Since the play depended only on $(x_0,\ldots,x_n,B_n)$, I have described a uniform strategy. Let me prove that it is winning. What I claim is that every sequence $x_0,x_1,x_2,\ldots$ arising from a play according to this uniform strategy can be realized as arising in a play according to $\sigma$. The key point is that as $n$ increases, the imaginary sets $B_i'$ will eventually stabilize for each $i$. To see this, consider what happens at stage $n+1$, after we've played $A_{n+1}$. The actual play will respond with some $x_{n+1}\in A_{n+1}$ and $B_{n+1}\subseteq A_{n+1}$, and we will forget about the actual $B_n$ and find some minimal $B_{n+1}''\subset B_{n+1}$ and new imaginary sets $B_i''$ that produce a play according with $\sigma$ and the data $(x_0,\ldots,x_{n+1},B_{n+1}'')$, and is minimal at each stage $i$. But the point now is that the requirement on $B_i''$ is a bit lighter than that on the imaginary set $B_i'$ chosen at stage $n$, provided that $x_{n+1}$ is in $B_n$, which it is.
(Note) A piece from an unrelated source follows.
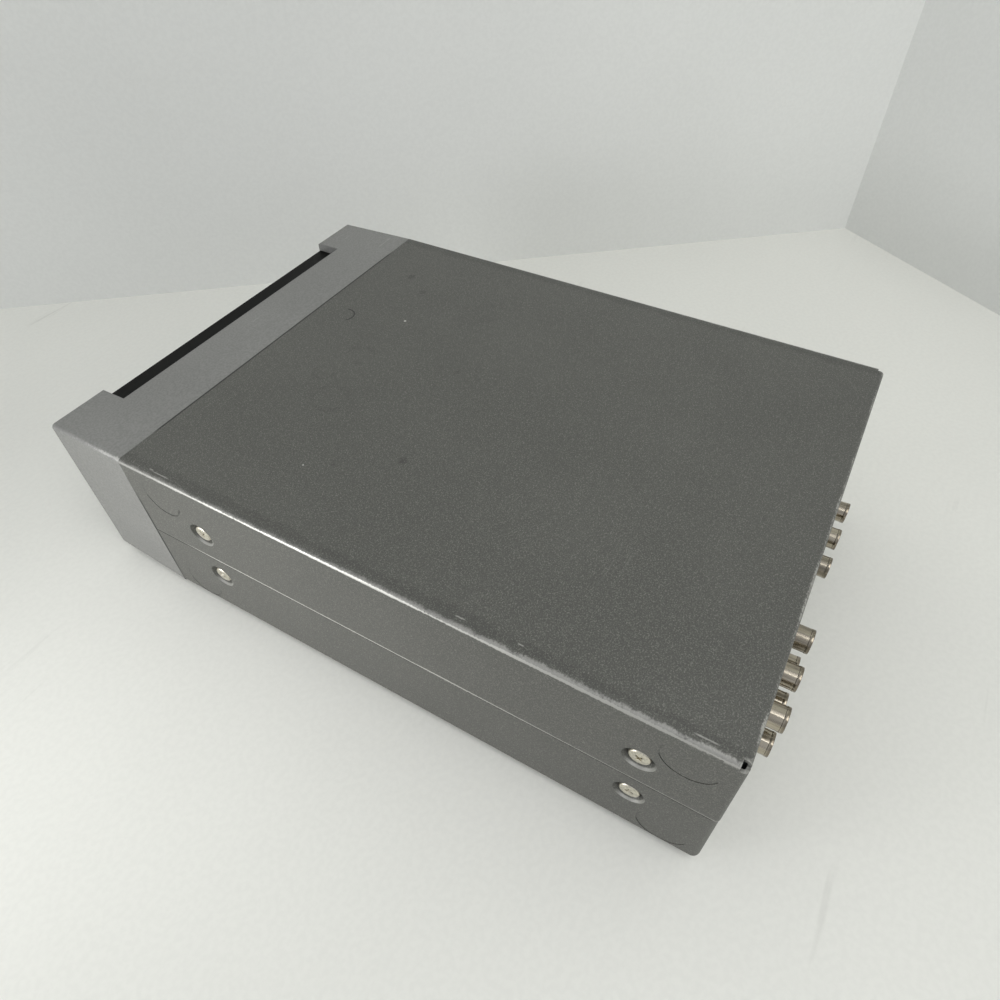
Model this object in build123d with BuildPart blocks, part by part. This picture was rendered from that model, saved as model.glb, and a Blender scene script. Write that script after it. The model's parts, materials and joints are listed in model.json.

Earlier, we needed $B_i'$ to contain $B_n'$, but now we only need it to contain $B_{n+1}''$, which is strictly smaller. So the set $B_i''$ will be either equal to $B_i'$ or preceed it in the well order. But it can only go down in the well order finitely often, and so eventually, for any given $i$, the imaginary versions of $B_i'''$ will stabilize. In other words, if we have an infinite play according to the uniform strategy, we can find choices of $B_i'''$ that give rise to the whole play. And since this imaginary play accords with $\sigma$, the set $\{x_0,x_1,\ldots\}$ will be in $X$, as desired. $\Box$
Best Answer
What constitutes a partial play doesn't depend on $\alpha$. And $\kappa$ is assumed to have cofinality strictly larger than $\aleph_1$. So he means: define $\sigma$ applied to a partial play to just be some ordinal below $\kappa$ that is above all the outputs of the $\aleph_1$-many strategies $\sigma_\alpha$.
(And it is easy to see that for any fixed $\alpha$, if $\sigma_\alpha$ is a winning strategy for II in the game $G_\alpha$, then so is any function from partial runs into $\kappa$ that is $\ge \sigma_\alpha$.)